Task input:
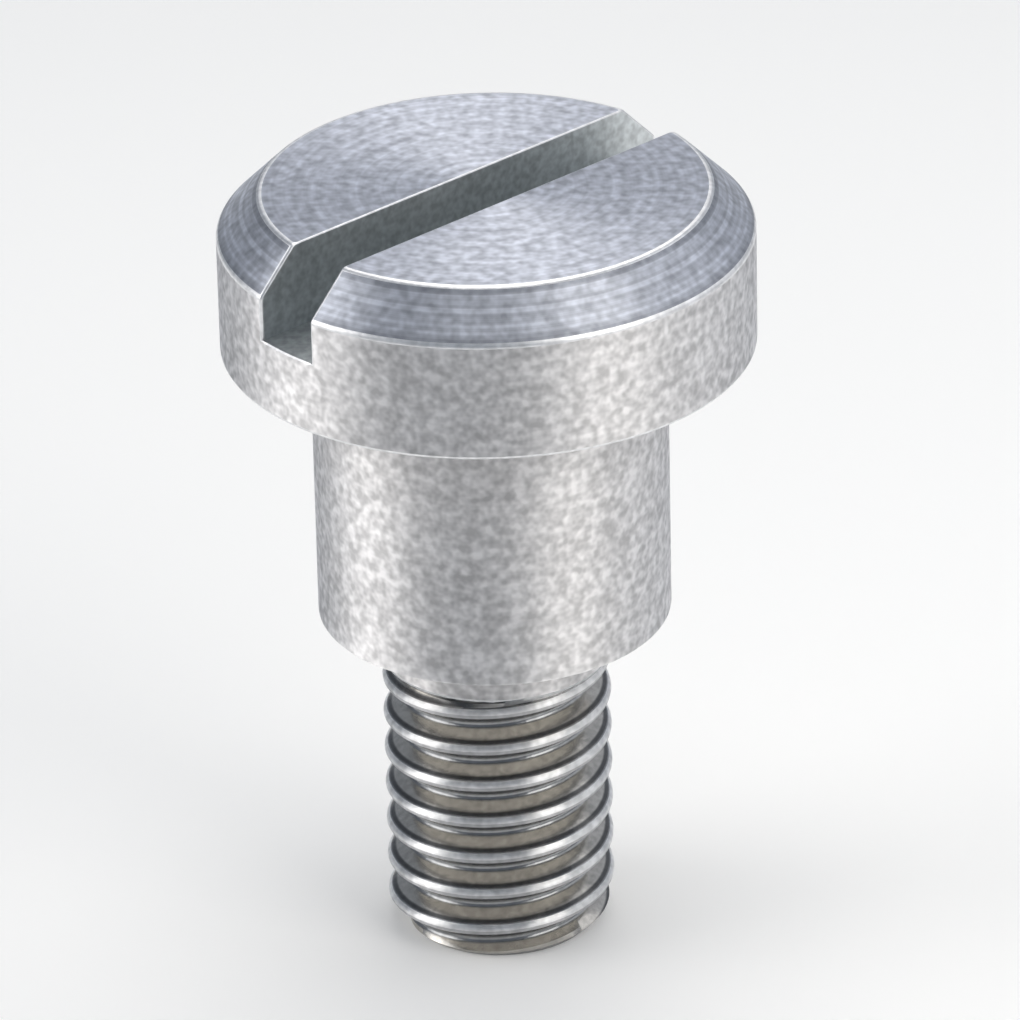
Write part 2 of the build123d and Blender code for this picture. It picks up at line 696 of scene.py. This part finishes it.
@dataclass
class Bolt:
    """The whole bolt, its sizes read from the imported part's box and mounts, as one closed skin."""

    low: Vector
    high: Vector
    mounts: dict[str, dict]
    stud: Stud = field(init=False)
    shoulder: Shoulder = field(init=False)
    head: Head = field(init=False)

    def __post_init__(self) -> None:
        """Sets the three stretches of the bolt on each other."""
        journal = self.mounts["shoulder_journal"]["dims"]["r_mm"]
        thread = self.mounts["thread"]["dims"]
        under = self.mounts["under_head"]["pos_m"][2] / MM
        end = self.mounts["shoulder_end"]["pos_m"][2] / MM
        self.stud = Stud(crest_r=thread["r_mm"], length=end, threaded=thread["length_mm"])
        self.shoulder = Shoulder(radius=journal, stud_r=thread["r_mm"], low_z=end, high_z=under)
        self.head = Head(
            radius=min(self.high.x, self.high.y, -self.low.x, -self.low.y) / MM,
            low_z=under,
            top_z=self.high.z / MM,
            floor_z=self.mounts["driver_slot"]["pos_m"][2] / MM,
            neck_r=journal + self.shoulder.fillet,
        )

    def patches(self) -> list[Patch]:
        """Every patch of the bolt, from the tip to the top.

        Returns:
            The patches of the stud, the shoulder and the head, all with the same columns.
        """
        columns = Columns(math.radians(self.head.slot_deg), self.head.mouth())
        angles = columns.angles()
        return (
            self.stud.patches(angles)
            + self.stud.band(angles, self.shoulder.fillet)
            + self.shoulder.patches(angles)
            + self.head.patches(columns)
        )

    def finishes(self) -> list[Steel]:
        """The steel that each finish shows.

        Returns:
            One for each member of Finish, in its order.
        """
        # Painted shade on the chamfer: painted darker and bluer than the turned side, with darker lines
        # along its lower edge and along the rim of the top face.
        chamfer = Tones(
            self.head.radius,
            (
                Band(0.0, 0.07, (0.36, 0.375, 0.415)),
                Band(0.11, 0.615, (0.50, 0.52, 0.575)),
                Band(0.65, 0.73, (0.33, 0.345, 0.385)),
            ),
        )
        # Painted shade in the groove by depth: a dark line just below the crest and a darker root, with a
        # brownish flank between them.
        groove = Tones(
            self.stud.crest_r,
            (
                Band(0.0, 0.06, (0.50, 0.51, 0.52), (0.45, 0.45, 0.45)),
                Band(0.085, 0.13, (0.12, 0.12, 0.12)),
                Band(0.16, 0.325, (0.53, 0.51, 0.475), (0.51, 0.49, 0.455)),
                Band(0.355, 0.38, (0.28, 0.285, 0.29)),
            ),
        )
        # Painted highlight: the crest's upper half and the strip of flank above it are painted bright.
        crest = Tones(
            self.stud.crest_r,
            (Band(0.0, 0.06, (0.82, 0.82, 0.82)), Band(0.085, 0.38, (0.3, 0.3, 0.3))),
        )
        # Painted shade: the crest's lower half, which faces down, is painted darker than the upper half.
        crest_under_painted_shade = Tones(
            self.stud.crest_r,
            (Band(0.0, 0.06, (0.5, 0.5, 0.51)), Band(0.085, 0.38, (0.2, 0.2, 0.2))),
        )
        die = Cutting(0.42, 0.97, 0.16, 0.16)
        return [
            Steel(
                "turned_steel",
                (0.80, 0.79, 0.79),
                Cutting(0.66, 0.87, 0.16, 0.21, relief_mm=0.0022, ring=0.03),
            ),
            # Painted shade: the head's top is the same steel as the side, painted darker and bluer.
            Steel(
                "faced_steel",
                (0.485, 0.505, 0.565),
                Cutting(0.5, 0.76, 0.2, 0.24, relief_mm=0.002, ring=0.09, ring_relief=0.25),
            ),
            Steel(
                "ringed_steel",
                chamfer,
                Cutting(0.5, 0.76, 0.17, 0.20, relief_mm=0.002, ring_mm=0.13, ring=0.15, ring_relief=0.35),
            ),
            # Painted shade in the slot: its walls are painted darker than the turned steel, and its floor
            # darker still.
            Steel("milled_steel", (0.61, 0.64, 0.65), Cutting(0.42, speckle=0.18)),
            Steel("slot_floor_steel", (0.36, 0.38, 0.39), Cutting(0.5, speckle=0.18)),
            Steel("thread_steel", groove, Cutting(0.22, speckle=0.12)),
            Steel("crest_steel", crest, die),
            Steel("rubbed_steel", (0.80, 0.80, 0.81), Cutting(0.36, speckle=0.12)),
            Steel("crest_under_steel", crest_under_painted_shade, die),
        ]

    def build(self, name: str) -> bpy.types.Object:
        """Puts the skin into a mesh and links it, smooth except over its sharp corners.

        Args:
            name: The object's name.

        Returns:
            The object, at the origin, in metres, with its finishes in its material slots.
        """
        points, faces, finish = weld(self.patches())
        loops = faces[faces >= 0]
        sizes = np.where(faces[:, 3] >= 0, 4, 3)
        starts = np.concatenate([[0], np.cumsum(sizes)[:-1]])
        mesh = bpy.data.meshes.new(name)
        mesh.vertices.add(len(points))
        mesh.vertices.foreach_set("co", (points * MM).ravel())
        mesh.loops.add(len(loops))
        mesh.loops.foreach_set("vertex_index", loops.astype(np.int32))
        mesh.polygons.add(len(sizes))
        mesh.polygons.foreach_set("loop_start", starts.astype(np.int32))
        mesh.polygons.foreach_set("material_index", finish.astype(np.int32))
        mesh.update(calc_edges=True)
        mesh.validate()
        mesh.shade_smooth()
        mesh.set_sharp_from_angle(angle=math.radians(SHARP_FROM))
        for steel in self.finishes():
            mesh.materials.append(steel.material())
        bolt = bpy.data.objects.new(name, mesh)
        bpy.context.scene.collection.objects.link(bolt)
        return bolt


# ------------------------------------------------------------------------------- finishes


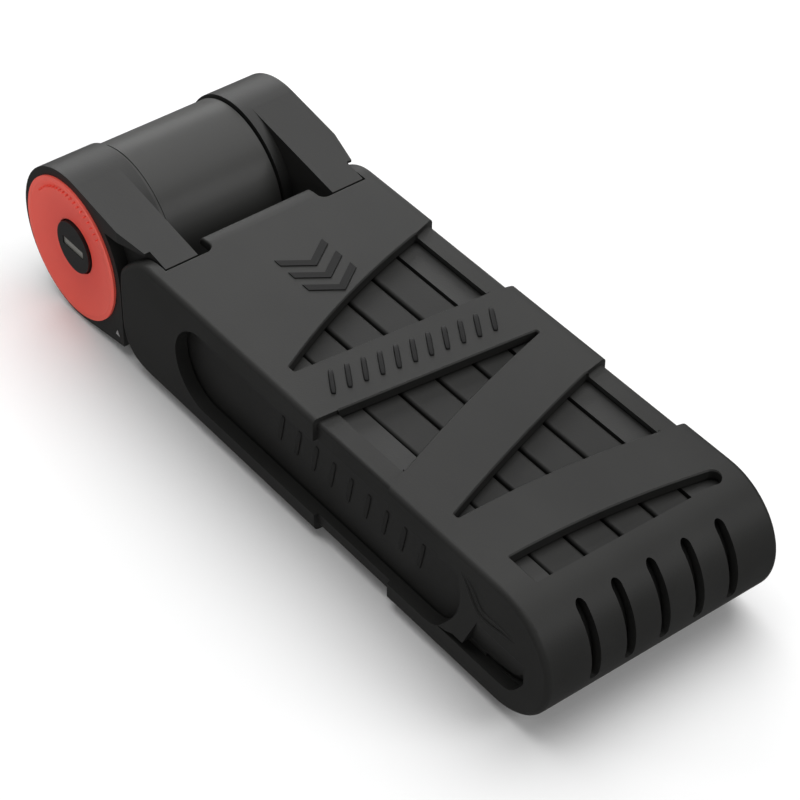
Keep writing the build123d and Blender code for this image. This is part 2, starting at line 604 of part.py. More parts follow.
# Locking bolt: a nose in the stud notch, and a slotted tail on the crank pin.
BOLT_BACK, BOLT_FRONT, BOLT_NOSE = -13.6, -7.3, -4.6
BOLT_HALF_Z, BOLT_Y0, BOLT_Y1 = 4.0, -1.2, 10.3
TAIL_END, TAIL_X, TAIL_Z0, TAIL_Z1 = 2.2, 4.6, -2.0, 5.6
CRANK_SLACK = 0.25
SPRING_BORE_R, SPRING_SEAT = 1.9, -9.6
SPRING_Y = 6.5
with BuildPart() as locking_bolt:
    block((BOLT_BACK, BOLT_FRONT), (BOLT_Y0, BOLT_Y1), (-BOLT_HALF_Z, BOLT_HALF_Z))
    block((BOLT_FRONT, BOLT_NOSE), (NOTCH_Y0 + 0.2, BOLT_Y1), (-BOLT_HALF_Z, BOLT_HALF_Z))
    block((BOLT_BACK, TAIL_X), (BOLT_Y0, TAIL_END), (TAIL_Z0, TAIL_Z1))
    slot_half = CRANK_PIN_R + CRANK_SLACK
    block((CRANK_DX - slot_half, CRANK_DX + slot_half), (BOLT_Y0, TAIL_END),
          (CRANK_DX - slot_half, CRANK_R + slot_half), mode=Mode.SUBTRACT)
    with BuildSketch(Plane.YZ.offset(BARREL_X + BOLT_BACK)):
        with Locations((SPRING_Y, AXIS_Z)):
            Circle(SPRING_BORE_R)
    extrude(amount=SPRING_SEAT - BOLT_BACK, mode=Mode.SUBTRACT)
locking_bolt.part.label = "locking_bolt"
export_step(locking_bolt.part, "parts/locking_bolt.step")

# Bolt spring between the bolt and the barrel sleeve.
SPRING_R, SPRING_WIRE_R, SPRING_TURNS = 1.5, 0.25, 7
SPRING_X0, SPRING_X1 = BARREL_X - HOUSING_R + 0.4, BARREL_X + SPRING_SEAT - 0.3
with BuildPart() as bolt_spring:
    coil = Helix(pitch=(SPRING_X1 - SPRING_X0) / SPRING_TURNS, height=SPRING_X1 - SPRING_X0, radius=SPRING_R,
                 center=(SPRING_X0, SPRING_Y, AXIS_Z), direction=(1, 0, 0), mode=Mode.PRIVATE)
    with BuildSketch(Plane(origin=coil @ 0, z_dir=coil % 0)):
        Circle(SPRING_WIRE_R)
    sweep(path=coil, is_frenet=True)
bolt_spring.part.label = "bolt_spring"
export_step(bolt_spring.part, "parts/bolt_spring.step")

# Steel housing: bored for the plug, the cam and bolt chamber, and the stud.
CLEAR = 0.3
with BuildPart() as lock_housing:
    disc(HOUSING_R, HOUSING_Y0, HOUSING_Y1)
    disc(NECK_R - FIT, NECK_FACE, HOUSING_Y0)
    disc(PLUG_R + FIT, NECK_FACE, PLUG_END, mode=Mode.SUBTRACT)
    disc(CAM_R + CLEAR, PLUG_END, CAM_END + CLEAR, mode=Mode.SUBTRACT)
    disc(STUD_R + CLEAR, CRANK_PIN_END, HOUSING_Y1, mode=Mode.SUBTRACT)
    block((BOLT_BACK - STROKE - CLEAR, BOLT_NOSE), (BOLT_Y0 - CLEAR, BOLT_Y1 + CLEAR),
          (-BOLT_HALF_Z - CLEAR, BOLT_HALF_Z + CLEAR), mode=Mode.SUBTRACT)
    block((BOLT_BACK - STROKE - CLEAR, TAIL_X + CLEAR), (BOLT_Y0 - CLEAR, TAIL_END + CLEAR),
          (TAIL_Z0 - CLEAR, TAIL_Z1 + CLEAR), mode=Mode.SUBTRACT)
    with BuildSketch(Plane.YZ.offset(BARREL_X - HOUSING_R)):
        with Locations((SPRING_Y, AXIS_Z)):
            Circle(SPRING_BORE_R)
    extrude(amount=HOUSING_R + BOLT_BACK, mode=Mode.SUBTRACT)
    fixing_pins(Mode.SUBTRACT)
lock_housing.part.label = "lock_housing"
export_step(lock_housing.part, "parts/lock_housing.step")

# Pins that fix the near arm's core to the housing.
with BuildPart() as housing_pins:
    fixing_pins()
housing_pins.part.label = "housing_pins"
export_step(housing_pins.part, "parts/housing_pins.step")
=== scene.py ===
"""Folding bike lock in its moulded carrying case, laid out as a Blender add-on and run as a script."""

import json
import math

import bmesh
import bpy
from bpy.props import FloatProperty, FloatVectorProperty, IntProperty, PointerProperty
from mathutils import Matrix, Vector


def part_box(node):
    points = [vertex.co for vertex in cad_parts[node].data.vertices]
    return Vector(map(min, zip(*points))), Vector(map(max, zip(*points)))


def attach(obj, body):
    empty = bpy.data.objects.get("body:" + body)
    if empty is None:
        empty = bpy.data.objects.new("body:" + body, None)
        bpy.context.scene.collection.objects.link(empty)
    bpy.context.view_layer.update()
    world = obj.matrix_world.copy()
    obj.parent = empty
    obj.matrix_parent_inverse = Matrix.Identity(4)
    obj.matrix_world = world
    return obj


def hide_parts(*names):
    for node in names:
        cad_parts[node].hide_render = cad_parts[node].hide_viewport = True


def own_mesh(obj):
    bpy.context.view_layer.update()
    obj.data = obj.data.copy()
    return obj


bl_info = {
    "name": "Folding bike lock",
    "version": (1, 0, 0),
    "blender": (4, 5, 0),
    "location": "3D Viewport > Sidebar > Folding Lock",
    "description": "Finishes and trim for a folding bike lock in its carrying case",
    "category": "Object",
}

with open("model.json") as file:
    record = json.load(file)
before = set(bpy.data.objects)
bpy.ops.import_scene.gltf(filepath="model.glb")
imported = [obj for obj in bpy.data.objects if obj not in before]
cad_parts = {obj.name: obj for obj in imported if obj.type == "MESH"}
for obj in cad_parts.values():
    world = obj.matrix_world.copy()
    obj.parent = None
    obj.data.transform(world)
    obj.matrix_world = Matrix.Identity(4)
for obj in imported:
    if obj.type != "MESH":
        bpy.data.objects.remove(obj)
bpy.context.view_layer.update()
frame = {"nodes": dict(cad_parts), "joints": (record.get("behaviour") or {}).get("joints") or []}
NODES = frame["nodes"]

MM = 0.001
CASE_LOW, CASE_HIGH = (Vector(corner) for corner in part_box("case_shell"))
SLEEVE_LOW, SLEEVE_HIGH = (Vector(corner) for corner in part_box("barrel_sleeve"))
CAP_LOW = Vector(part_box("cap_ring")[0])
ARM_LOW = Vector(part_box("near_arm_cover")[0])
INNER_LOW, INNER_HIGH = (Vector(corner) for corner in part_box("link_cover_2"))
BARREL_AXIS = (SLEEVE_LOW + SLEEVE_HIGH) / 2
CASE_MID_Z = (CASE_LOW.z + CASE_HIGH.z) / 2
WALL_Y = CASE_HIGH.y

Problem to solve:
Produce the lines from the top of the listing through the "whole bolt, its" line exactly as they appear, with no additional output.

Answer below:
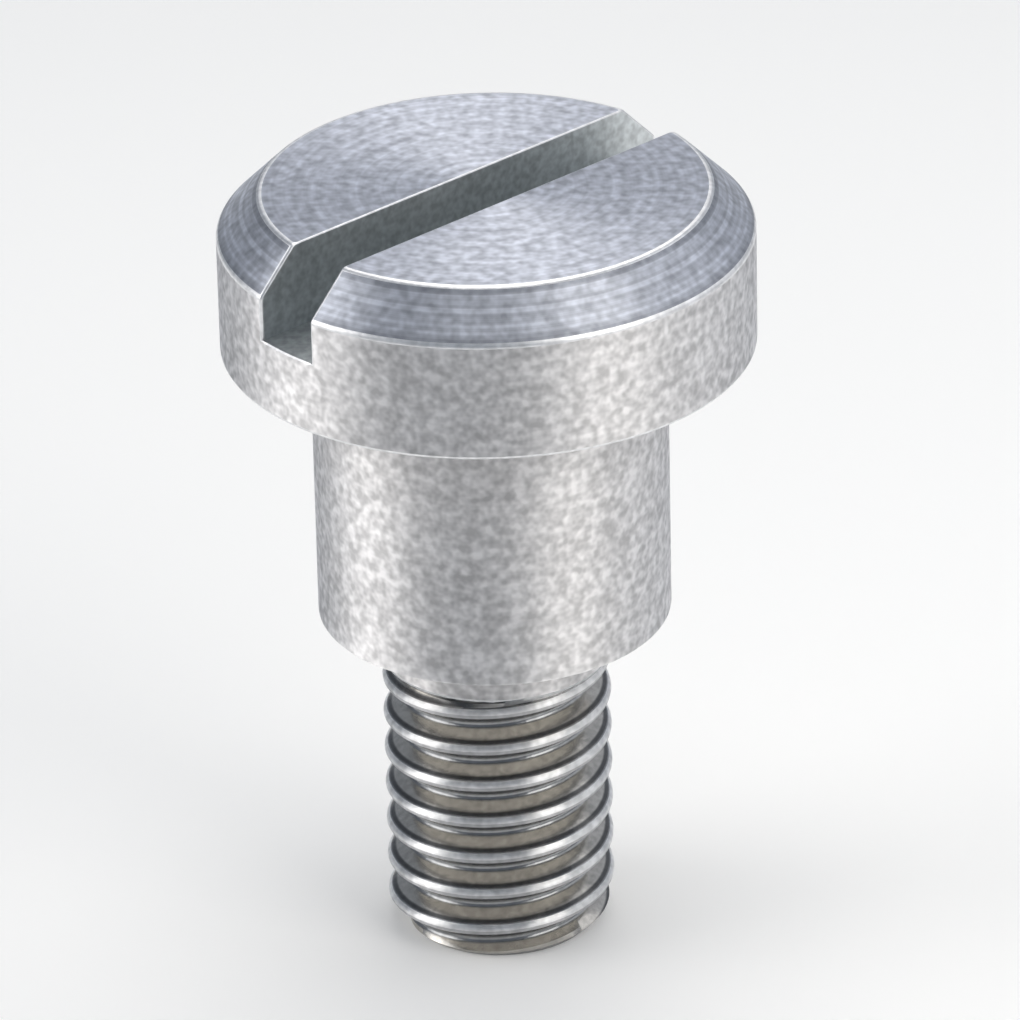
Write part 2 of the build123d and Blender code for this picture. It picks up at line 696 of scene.py. This part finishes it.
@dataclass
class Bolt:
    """The whole bolt, its sizes read from the imported part's box and mounts, as one closed skin."""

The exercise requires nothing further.